The nodes in 4 corners of the considered 2D block (letter B in the figure) are leaved always in their positions without respect to the block environment. Other rules are valid for nodes at the block boundary (positions C and D in the figure). The block boundary is indicated in the example in the figure with green line. The nodes of the block boundary remains at the middle position given by the block geometry everywhere at the block boundary without direct contact with the neighboring block. It may be the external boundary of the computational domain, symmetry axis or the interface with the external unstructured domain. Such unmoved nodes are located in the example figure at the south and north side of the block.

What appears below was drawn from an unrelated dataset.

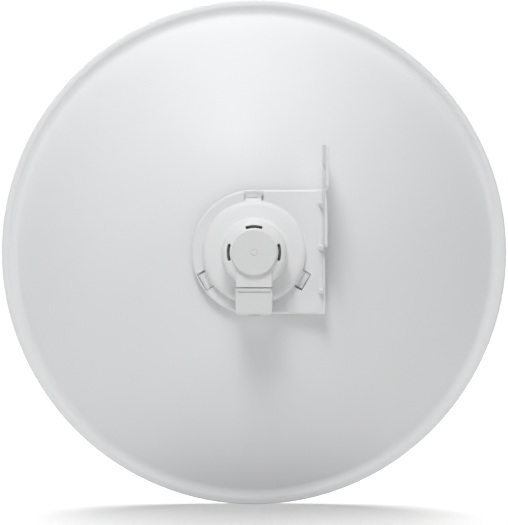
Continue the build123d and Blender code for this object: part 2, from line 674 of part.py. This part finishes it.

At the shared block boundary the nodal position is shifted towards position of the central node of the adjacent control volume in the neighbor block. The central node on the boundary of the neighbor block is shifted on his part towards the central node of the 2D control volume in the considered block. The shared block boundaries with shifted nodes are west and east block side in the example. The nodes displacement and the subsequent data exchange between the shifted nodes and nodes in their new locations assure the consistent treatment of the inner block boundary as if it would be one of the inner mesh lines.

The solution procedure on the structured mesh involves the SIP solver. Additionally the discretized enthalpy transport equation is solved using more general solvers applied also for the unstructured mesh. Exceptions are the discretized single species and chemical model (multiple species) transport equations which are solved only with one of solvers concepted for the unstructured mesh.

The iterative SIP solver is specialized for the quick initial residual reduction (or residual smoothing) for the matrix equation resulted from the discretization on the block-structured mesh. This advantage is especially useful for an iterative segregated solution of the nonlinear transport equations. The discretization on the block-structured mesh according to the Finite Volume method with non-staggered arrangement of the primary variables produces the diagonally occupied matrix of the linearized equations system for each transported value and for the pressure correction according to the SIMPLE method. The 5 diagonals occupied matrix arises from the discretization of the 2D transport problem.

The SIP solver solves the equations system block wise successive for all blocks. Within one inner solver iteration all blocks are processed. The inner solver iteration is executed for a block and then the modified nodal values in the last control volume at the inner block boundary are communicated to the neighbor block. After the inner iterations loop has finished, the residuals in all processed blocks should be reduced at least by the prescribed factor.

The neighboring blocks have the matched boundary with respect to the structured mesh from both sides from the considered shared block boundary. The boundary between the structured mesh domain and the unstructured mesh outside it is non-matched with respect to the structured mesh in the structured domain and the unstructured domain outside. The only exception is the case of the phase transition crystal-melt where structured and unstructured mesh lines should match exactly. All types of the boundaries are assured automatically by the automatic generator of the structured mesh and by the subsequent operations on it.